Mais la « thèse proscrite » la plus largement reprise est la thèse n°1 : « une race ou un sexe est intrinsèquement supérieur à une autre race ou un autre sexe ». En Floride, la loi STOP WOKE (renommée Individual Freedom Act) du 22 avril 2022 en avait un peu reformulé le libellé, puisqu’elle interdisait d’enseigner que « les membres d’une race, d’une couleur, d’un sexe ou d’une origine nationale sont moralement supérieurs à ceux d’une autre race, couleur, sexe ou origine nationale ». Le juge fédéral qui a (partiellement) suspendu l’application de cette loi n’a pas manqué de souligner que cette proposition allait de soi (« who could object to banning that ? »)[9].

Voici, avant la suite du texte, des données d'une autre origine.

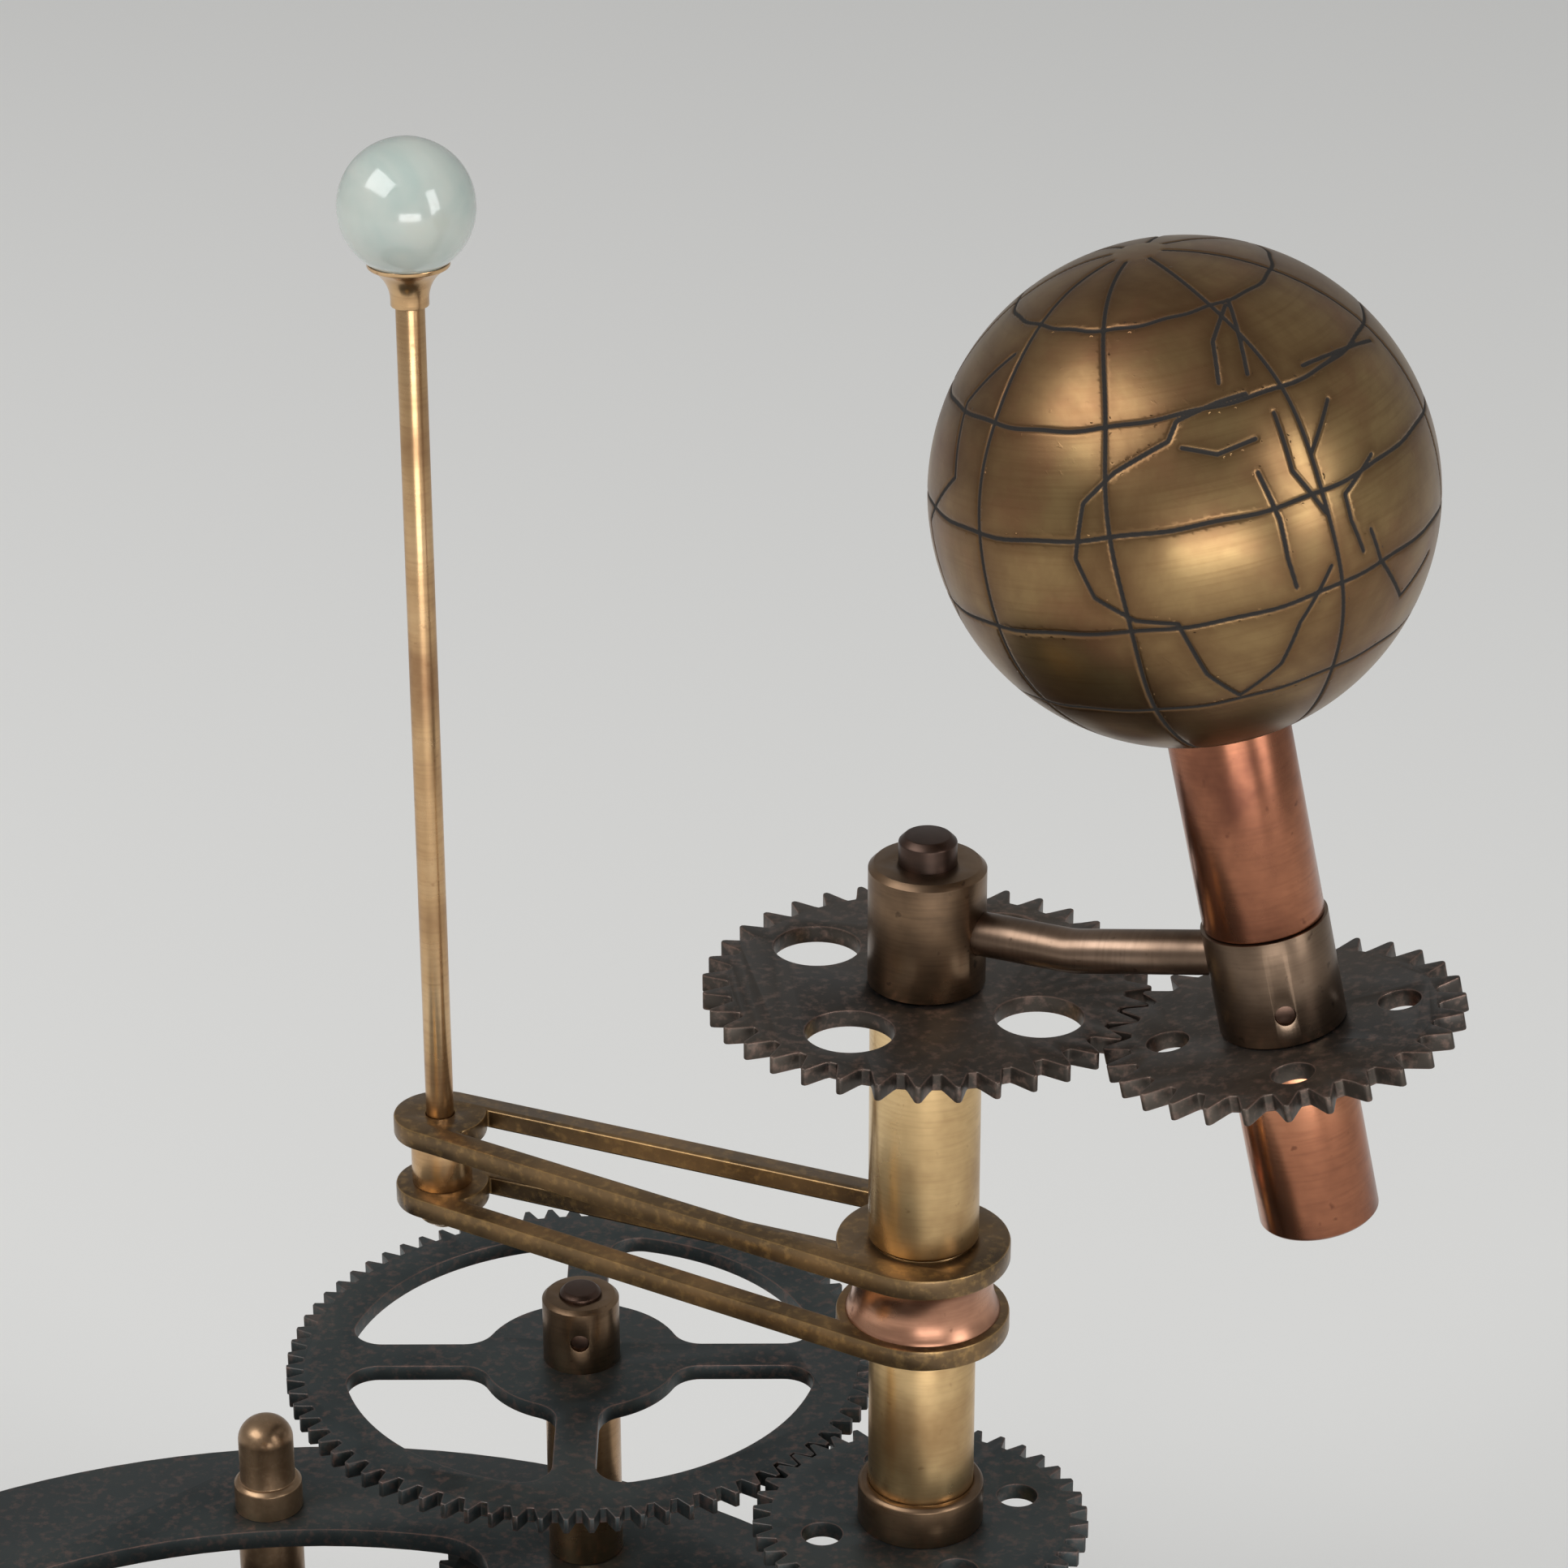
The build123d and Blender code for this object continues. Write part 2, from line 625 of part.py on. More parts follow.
# Moon: a wheel and tube on the column carry two slotted arms and the rod at their end
with BuildPart() as moon_wheel:
    with BuildSketch(column_plane(wheel_bottom)):
        with BuildLine():
            Polyline(*tooth_points(moon_wheel_teeth, train_module, fine_tooth, column_to_arbor), close=True)
        make_face()
        Circle(moon_tube_diameter / 2 + seat_gap, mode=Mode.SUBTRACT)
        with PolarLocations(moon_hole_circle, moon_holes, start_angle=moon_hole_azimuth):
            Circle(moon_hole / 2, mode=Mode.SUBTRACT)
    extrude(amount=gear_thickness)
moon_wheel.part.label = "moon_wheel"
export_step(moon_wheel.part, "parts/moon_wheel.step")

with BuildPart() as moon_wheel_hub:
    with BuildSketch(column_plane(wheel_top)):
        Circle(moon_hub_radius)
        Circle(moon_tube_diameter / 2 + seat_gap, mode=Mode.SUBTRACT)
    extrude(amount=moon_hub_height)
    chamfer(moon_wheel_hub.faces().sort_by(Axis.Z)[-1].outer_wire().edges(), 0.4)
moon_wheel_hub.part.label = "moon_wheel_hub"
export_step(moon_wheel_hub.part, "parts/moon_wheel_hub.step")

with BuildPart() as moon_tube:
    with BuildSketch(column_plane(wheel_bottom)):
        Circle(moon_tube_diameter / 2)
    extrude(amount=arm_washer_bottom - wheel_bottom)
    with BuildSketch(column_plane(arm_washer_bottom)):
        Circle(moon_neck_diameter / 2)
    extrude(amount=upper_arm_top - arm_washer_bottom)
    with BuildSketch(column_plane(wheel_bottom)):
        Circle(column_tube_diameter / 2 + running_gap)
    extrude(amount=upper_arm_top - wheel_bottom, mode=Mode.SUBTRACT)
moon_tube.part.label = "moon_tube"
export_step(moon_tube.part, "parts/moon_tube.step")

with BuildPart() as arm_washer:
    with BuildSketch(column_plane(arm_washer_bottom)):
        Circle(arm_washer_radius)
        Circle(moon_neck_diameter / 2 + seat_gap, mode=Mode.SUBTRACT)
    extrude(amount=arm_washer_thickness)
    chamfer(arm_washer.faces().sort_by(Axis.Z)[0].outer_wire().edges(), 0.5)
arm_washer.part.label = "arm_washer"
export_step(arm_washer.part, "parts/arm_washer.step")

# An arm tapers between its two eyes, and its slot keeps the same rail on both sides
moon_arms = (("lower_moon_arm", lower_arm_bottom), ("upper_moon_arm", upper_arm_bottom))
for arm_name, arm_bottom in moon_arms:
    arm_plane = column_plane(arm_bottom).rotated((0, 0, moon_arm_azimuth))
    with BuildPart() as moon_arm:
        with BuildSketch(arm_plane):
            Circle(moon_arm_eye_radius)
            with Locations((moon_arm_reach, 0)):
                Circle(moon_arm_tip_radius)
            make_hull()
            with BuildSketch(mode=Mode.PRIVATE) as arm_slot:
                Circle(moon_arm_eye_radius - moon_arm_rail)
                with Locations((moon_arm_reach, 0)):
                    Circle(moon_arm_tip_radius - moon_arm_rail)
                make_hull()
                Circle(moon_arm_eye_radius, mode=Mode.SUBTRACT)
                with Locations((moon_arm_reach, 0)):
                    Circle(moon_arm_tip_radius, mode=Mode.SUBTRACT)
            add(arm_slot.sketch, mode=Mode.SUBTRACT)
            Circle(moon_neck_diameter / 2 + seat_gap, mode=Mode.SUBTRACT)
            with Locations((moon_arm_reach, 0)):
                Circle(rod_diameter / 2 + seat_gap, mode=Mode.SUBTRACT)
        extrude(amount=moon_arm_thickness)
    moon_arm.part.label = arm_name
    export_step(moon_arm.part, f"parts/{arm_name}.step")


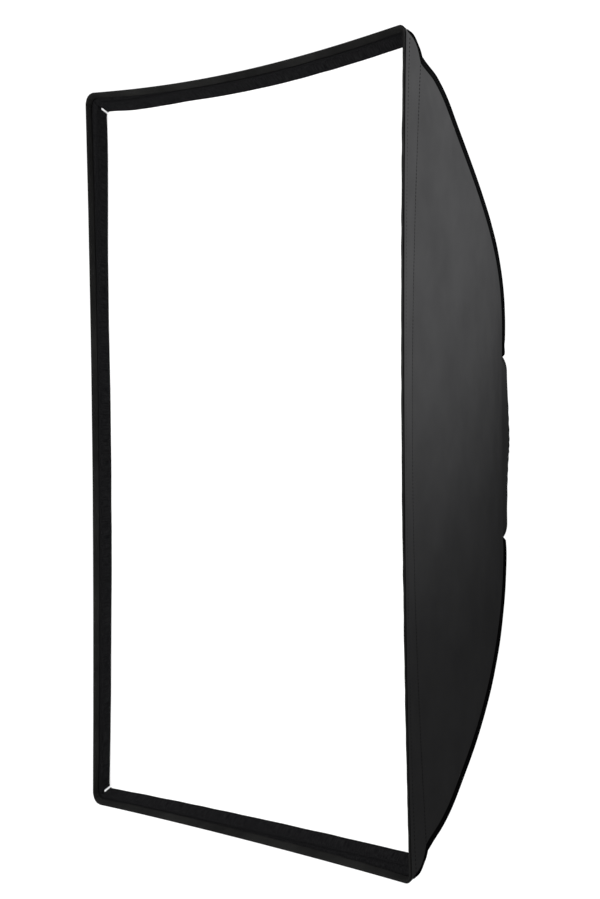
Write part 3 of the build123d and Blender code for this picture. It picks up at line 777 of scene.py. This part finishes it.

Mais c’est bien là que gît le nœud du problème : qu’est-ce que le racisme ? Si des travaux universitaires montrent qu’un racisme structurel mine souterrainement le monde du travail, quelle est, concrètement, la bonne manière de l’éradiquer ? Interpeller de simples salariés, dont l’analyse a montré qu’ils étaient les rouages – inconscients – d’un système qui les dépasse ? Dans le procès intenté à la loi de Floride, le fabriquant de crèmes glacées Ben and Jerry’s soutenait qu’il contribuait à éradiquer le racisme structurel au sein de l’entreprise en dispensant des formations centrées sur le thème de « la culpabilité de l’homme blanc ». Le point de vue inverse est que Ben and Jerry’s risque au contraire d’aggraver le racisme dans ses collectifs de travail, puisque ses formations, en ciblant spécifiquement « l’homme blanc », confortent la thèse d’un enfermement des individus dans des catégories prédéfinies, et lourdement lestées de jugements moraux (ou moralisateurs).
Conclusion ?
La censure des « thèses clivantes » par la droite américaine ne survivra pas au contrôle de constitutionnalité pratiqué par les juges fédéraux (sauf, peut-être, dans l’enseignement primaire et secondaire), car le Ier Amendement à la Constitution fédérale fait obstacle à toute proscription officielle d’une thèse ou d’un point de vue sur le monde. Si les thèses de la CRT, dans leur version vulgarisée par les consultants et les ingénieurs de formation, sont aberrantes et liberticides, elles ne doivent pas être étouffées, mais réfutées (« the remedy [for repugnant speech] is more speech, not enforced silence »)[10].
En France, les théoriciens et les militants d’une vision structurelle du racisme ne peuvent pas espérer du juge interne – pour des raisons trop longues à présenter ici – qu’il intervienne pour garantir leur présence sur le « marché des idées ». Il est vrai que, de ce côté-ci de l’Atlantique, la tentation de la censure (officielle) est beaucoup plus faible. La chasse aux sorcières qui se déroule aux États-Unis n’en est pas moins riche d’enseignement – mutadis mutandis – pour le « nouvel antiracisme » français. Elle devrait, à tout le moins, l’inviter à prendre au sérieux le risque de caricature auquel il prête si aisément le flanc.